Y es que a los ecuatorianos parece gustarnos todo bien jugoso. Hasta nuestros “secos” son mojados. Y ni qué decir de la cantidad de sopas que tiene la gastronomía ecuatoriana. Bien dice mi sabia amiga Pía: “si Mafalda fuera ecuatoriana, no odiaría la sopa”. En Ecuador tenemos sopas para todo. ¿Está chuchaqui? Tome su encebollado. ¿Se murió Jesús? Tome su fanesca. ¿Tiene frío? Tómese un locrito de papa. ¿Le gusta meter los dedos en el caldo? Tome su sancocho, pero agarre con cuidado el choclo para que no se queme. Hay caldos donde nadan bolitas y bolones, patas, papas, mellocos, yucas. Hasta el almuerzo más barato empieza con su sopita. Y qué es la sopa sino comida de gente generosa (échale agua, siempre hay para más), cálida y sencilla.

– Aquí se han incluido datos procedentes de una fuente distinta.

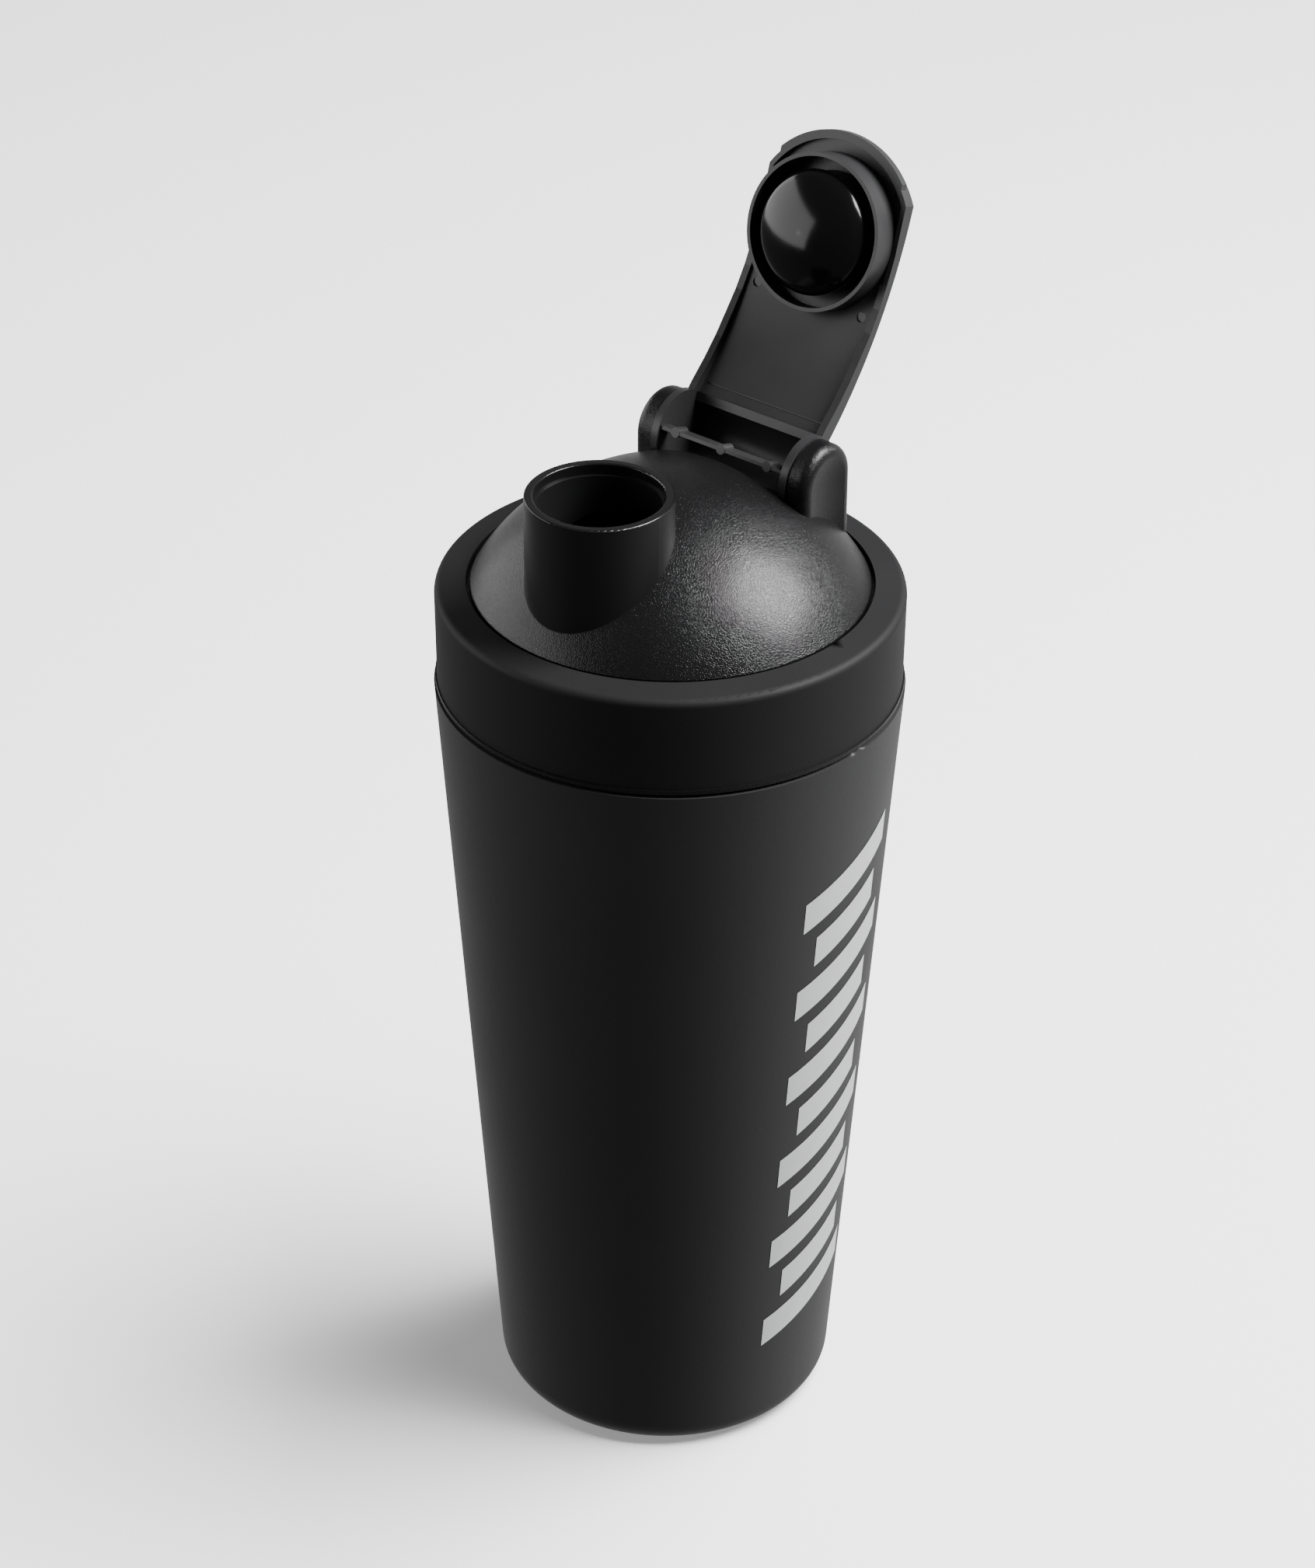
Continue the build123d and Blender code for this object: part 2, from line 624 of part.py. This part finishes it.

Así pues, cuando me agarra la nostalgia me encierro en la cocina. Mi hija me pregunta qué hago. Sorpresa, respondo, solo te puedo decir que es comida ecuatoriana. Entonces va corriendo a donde mi marido y le traduce la conversación: Ya está otra vez mi mami preparando alguna de sus sopas… (O)

A todo se acostumbra el ser humano: al frío, al silencio, a las palabras extrañas. Pero hay un sentido rebelde que se resiste, que se niega rotundamente a integrarse, adaptarse, a convertirse en extranjero domesticado: el paladar.